> _Objective_:
Look below for the line containing "clear_scene()"; from there through the line containing "points = [vertex.co", both lines included, please set down each line exactly and nothing else.
#####
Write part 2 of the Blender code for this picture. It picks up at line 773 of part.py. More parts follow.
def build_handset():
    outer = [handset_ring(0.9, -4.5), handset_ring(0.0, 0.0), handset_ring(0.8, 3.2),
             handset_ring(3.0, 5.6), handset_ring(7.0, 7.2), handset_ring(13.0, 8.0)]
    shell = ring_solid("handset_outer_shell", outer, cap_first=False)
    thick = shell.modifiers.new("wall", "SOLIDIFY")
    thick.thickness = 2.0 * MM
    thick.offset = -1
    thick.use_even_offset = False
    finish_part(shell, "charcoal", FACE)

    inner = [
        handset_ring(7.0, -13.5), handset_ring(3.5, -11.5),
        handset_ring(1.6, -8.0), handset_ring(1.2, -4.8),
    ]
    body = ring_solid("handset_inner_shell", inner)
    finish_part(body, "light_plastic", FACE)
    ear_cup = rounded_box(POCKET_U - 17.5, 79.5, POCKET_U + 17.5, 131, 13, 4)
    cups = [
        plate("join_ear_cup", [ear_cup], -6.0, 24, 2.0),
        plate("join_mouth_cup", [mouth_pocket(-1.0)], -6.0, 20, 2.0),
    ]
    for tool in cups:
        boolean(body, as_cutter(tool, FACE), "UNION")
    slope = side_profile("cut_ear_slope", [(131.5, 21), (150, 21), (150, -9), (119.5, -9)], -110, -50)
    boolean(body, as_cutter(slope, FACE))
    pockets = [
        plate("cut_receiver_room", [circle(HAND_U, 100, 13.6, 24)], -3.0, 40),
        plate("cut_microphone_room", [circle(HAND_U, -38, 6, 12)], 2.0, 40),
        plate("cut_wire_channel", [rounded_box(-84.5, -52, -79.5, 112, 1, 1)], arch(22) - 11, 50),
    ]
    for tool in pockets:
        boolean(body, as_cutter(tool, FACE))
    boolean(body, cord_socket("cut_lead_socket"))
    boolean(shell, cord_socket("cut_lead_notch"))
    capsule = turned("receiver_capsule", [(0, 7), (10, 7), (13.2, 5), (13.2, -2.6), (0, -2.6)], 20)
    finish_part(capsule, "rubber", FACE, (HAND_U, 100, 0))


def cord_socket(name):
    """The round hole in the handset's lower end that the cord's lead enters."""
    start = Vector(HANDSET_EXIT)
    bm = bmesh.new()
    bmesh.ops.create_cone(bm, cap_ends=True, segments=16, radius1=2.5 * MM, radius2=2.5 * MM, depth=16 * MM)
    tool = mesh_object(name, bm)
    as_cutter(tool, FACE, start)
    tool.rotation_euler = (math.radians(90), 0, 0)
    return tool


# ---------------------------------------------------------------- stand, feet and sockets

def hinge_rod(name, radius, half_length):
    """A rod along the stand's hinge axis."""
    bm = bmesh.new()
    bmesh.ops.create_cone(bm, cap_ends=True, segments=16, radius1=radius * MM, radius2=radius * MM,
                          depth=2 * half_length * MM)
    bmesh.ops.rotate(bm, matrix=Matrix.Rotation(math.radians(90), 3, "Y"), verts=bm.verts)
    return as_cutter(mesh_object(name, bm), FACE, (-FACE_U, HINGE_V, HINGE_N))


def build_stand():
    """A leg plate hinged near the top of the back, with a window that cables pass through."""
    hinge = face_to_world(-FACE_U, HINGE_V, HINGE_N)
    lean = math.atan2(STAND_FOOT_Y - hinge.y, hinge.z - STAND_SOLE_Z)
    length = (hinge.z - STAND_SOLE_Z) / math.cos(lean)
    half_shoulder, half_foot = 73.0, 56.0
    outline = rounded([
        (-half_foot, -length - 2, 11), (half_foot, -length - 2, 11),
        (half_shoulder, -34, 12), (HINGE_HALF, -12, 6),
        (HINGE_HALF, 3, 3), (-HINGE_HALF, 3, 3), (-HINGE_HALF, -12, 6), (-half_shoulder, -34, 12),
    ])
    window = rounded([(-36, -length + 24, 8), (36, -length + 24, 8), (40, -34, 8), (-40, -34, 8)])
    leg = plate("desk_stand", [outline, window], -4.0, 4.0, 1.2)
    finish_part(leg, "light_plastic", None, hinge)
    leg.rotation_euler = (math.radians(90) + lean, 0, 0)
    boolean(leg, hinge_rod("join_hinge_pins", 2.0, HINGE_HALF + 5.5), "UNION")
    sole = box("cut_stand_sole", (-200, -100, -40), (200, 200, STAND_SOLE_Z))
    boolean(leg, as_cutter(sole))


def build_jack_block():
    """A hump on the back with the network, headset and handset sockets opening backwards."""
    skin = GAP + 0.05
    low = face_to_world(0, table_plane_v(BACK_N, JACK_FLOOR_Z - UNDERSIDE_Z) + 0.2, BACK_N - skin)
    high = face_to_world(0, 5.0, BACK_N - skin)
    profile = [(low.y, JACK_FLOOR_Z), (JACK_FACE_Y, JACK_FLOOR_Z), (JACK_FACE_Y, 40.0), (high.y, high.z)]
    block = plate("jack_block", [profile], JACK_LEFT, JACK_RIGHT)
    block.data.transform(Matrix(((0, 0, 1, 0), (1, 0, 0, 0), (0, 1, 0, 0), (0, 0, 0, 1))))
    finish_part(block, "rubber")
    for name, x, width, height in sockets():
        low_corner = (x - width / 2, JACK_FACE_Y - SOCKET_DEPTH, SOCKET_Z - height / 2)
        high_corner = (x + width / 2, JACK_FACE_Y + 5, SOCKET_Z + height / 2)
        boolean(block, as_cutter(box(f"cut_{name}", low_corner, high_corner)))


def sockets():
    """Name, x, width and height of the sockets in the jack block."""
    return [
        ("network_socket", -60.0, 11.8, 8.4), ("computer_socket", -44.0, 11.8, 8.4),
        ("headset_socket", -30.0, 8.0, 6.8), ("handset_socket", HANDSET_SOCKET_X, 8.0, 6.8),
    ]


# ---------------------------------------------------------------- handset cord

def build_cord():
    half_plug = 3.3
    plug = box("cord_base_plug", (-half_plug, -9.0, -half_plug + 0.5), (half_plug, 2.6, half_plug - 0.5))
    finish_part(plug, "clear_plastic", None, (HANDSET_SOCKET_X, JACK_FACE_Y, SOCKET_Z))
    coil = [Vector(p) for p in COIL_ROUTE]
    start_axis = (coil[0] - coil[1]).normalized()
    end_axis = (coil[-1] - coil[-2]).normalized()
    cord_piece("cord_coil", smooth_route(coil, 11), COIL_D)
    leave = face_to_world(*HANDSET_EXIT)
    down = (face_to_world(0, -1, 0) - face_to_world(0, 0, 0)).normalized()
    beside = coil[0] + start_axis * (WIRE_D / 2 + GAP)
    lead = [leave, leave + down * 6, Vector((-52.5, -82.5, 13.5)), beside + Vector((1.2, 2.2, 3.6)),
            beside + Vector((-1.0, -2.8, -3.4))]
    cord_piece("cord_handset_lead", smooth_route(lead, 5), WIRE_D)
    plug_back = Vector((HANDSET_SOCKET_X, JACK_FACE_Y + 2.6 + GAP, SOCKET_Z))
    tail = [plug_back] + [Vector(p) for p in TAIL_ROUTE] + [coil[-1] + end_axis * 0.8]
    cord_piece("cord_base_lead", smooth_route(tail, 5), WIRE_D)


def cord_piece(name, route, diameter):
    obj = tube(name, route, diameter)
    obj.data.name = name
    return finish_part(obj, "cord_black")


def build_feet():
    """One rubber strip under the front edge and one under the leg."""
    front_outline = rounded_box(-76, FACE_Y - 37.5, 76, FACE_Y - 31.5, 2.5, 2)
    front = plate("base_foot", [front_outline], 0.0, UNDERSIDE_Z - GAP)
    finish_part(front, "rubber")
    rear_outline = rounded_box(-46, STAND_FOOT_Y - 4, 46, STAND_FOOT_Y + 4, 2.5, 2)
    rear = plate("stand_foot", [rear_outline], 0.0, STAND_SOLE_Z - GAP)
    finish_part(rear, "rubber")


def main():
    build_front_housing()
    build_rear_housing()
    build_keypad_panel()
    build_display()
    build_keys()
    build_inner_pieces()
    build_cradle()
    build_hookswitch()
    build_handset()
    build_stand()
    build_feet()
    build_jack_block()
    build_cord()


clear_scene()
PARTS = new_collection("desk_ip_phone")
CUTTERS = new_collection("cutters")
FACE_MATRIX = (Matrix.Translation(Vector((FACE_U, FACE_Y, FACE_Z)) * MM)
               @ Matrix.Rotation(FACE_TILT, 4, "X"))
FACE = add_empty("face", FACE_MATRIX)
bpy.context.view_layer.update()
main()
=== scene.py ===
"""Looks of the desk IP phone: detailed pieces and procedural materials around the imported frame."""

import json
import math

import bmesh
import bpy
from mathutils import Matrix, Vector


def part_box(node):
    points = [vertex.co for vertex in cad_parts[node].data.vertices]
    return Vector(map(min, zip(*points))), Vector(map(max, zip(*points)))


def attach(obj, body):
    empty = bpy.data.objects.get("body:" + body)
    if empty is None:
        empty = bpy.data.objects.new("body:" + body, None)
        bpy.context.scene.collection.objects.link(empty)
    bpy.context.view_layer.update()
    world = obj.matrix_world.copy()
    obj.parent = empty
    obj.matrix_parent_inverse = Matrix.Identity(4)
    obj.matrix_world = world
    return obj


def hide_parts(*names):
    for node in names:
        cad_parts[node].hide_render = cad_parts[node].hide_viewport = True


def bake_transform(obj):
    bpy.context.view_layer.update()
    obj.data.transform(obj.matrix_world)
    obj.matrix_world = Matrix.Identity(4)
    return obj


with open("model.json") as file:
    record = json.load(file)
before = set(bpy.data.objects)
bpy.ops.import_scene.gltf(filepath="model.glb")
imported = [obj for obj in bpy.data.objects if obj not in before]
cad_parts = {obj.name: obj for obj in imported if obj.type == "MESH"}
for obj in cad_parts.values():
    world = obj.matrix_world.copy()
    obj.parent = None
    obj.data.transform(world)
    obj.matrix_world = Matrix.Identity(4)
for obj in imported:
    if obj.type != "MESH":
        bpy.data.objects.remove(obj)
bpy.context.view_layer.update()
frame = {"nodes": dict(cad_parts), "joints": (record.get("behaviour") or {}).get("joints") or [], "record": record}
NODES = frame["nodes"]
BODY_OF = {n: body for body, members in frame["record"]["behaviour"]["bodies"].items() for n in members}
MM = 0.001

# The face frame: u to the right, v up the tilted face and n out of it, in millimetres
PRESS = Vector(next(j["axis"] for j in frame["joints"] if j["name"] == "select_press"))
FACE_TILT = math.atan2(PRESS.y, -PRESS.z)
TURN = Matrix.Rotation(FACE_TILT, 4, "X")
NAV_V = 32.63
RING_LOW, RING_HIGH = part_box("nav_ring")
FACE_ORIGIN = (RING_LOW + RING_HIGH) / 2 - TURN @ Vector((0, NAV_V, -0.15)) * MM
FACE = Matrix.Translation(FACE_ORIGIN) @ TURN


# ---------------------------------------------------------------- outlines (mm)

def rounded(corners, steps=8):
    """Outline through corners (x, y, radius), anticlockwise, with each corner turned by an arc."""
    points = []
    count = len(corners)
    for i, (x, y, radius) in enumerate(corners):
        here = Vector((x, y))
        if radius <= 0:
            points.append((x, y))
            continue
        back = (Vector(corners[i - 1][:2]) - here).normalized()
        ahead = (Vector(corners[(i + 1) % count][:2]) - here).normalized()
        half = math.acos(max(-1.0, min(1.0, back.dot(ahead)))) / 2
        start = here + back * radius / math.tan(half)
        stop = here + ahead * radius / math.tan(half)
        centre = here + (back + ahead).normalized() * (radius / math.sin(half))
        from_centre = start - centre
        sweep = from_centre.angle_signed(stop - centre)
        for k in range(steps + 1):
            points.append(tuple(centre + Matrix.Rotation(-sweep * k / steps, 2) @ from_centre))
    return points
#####
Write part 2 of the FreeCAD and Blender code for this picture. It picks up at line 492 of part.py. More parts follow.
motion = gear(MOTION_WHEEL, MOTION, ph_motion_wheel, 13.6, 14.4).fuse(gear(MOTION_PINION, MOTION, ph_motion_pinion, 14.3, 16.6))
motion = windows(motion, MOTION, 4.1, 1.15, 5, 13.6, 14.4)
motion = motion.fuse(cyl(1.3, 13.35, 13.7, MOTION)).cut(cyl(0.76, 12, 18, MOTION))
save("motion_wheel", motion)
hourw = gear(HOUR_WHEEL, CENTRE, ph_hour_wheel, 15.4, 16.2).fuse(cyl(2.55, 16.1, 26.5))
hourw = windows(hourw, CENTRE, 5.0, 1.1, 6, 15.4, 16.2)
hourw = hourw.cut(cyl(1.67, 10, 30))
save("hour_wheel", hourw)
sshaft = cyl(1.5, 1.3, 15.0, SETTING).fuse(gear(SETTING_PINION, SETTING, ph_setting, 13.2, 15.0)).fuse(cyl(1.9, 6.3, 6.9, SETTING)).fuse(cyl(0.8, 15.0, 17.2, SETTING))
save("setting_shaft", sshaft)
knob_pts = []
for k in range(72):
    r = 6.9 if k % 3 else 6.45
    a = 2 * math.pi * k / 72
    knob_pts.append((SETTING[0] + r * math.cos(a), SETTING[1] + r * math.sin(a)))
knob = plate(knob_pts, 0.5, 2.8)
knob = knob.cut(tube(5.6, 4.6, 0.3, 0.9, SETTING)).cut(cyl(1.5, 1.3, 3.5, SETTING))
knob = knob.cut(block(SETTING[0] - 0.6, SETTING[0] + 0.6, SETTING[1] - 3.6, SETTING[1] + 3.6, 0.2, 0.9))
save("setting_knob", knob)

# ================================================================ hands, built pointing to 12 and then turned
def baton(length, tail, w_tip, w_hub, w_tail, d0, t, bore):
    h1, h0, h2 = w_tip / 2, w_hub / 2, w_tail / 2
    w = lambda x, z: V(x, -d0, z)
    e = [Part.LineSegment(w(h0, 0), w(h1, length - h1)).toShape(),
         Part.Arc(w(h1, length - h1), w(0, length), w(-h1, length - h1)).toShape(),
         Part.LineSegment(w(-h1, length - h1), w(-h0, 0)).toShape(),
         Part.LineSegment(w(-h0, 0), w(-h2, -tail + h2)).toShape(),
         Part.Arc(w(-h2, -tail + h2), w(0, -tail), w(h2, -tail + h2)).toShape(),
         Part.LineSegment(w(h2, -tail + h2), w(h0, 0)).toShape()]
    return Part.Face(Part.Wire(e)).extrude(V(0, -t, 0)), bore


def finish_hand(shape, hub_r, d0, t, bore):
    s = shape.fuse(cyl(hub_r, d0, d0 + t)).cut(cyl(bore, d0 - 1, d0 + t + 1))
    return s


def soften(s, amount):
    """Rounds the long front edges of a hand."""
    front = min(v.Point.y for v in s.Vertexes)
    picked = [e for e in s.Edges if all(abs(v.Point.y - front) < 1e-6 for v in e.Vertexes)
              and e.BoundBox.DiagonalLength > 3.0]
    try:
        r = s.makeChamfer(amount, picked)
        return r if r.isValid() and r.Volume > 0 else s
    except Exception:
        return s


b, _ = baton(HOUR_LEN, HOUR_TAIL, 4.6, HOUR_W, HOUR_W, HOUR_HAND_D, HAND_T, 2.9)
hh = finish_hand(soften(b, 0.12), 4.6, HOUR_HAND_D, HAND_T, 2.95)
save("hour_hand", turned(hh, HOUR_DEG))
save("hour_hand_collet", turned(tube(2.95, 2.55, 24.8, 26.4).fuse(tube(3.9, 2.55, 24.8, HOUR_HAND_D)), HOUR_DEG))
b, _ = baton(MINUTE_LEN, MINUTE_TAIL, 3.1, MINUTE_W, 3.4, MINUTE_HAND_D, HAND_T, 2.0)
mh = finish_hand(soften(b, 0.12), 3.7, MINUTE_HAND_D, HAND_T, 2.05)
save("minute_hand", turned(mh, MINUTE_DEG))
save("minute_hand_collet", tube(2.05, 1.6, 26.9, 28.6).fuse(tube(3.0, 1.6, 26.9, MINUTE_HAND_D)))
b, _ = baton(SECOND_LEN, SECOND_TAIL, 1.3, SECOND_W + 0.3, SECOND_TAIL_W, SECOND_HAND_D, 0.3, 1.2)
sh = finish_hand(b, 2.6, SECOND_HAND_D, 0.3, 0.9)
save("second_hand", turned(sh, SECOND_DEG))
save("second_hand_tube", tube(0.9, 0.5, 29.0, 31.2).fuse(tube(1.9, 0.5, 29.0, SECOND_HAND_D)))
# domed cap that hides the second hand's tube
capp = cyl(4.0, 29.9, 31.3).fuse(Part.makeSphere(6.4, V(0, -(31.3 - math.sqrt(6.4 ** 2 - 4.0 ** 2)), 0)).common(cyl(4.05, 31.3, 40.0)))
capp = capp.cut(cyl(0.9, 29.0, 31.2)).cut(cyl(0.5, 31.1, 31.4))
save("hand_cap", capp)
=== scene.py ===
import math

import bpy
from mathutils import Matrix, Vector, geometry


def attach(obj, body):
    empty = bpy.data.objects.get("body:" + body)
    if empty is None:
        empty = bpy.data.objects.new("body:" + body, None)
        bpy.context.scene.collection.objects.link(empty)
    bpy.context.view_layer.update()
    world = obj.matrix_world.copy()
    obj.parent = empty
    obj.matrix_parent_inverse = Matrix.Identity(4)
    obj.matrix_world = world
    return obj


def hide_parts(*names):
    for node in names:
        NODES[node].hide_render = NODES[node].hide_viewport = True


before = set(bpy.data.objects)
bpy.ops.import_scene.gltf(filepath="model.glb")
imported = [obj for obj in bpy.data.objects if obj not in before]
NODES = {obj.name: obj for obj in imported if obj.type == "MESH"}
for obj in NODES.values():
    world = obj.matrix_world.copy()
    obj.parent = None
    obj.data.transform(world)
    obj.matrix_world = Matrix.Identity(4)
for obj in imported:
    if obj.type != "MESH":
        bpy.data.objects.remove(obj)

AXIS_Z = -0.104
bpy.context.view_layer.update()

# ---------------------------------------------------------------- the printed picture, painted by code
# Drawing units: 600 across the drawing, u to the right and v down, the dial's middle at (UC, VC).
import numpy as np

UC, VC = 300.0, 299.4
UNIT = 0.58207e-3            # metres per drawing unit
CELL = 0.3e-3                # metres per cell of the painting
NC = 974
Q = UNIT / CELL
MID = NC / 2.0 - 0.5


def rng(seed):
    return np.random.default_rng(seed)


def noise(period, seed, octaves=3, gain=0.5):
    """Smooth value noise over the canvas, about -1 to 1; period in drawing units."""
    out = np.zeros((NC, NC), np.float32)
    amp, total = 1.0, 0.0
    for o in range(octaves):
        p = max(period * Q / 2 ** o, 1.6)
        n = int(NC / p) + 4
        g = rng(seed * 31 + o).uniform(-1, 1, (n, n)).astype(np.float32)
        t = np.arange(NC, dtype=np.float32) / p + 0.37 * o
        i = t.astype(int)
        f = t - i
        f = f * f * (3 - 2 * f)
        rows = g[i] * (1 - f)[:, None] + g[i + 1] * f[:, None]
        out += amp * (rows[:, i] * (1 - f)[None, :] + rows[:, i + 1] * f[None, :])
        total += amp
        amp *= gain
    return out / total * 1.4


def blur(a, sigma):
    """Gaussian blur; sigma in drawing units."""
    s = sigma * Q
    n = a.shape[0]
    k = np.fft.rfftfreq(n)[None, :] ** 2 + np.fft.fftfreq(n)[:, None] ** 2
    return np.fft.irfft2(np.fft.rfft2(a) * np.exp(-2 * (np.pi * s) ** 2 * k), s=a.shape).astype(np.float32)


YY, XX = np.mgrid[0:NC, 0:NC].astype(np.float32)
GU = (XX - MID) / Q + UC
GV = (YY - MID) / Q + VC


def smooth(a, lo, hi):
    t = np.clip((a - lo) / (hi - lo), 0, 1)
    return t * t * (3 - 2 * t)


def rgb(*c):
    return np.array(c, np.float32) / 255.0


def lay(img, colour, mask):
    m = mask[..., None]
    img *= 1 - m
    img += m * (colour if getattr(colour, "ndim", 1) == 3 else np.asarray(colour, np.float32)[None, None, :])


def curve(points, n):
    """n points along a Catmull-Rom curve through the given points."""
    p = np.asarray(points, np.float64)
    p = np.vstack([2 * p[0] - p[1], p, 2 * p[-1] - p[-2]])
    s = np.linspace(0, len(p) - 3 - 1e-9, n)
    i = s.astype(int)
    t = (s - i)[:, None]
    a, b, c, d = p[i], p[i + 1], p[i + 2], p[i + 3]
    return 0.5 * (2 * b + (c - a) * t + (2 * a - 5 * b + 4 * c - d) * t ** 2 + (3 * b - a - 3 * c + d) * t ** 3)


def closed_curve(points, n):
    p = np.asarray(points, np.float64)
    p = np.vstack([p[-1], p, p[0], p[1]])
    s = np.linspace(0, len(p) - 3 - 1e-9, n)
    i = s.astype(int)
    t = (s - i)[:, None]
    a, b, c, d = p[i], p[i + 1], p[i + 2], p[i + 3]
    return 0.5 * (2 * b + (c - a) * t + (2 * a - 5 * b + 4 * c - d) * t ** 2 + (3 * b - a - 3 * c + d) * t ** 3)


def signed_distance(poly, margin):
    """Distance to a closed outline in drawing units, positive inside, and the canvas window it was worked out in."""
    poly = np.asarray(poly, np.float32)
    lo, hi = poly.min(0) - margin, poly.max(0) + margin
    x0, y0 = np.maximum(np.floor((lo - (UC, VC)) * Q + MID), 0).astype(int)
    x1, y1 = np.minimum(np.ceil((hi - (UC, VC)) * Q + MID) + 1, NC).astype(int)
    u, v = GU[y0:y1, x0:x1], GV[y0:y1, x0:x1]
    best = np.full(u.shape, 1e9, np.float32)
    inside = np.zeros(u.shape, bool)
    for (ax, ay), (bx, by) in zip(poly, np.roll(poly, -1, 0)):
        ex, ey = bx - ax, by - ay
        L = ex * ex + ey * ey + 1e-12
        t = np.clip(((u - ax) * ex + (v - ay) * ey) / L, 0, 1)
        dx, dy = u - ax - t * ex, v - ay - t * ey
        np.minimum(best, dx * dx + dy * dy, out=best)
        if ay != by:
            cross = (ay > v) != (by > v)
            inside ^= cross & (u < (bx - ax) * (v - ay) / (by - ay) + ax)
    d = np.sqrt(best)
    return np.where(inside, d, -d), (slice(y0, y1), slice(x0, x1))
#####
> _Answer to this problem_:
clear_scene()
PARTS = new_collection("desk_ip_phone")
CUTTERS = new_collection("cutters")
FACE_MATRIX = (Matrix.Translation(Vector((FACE_U, FACE_Y, FACE_Z)) * MM)
               @ Matrix.Rotation(FACE_TILT, 4, "X"))
FACE = add_empty("face", FACE_MATRIX)
bpy.context.view_layer.update()
main()
=== scene.py ===
"""Looks of the desk IP phone: detailed pieces and procedural materials around the imported frame."""

import json
import math

import bmesh
import bpy
from mathutils import Matrix, Vector


def part_box(node):
    points = [vertex.co for vertex in cad_parts[node].data.vertices]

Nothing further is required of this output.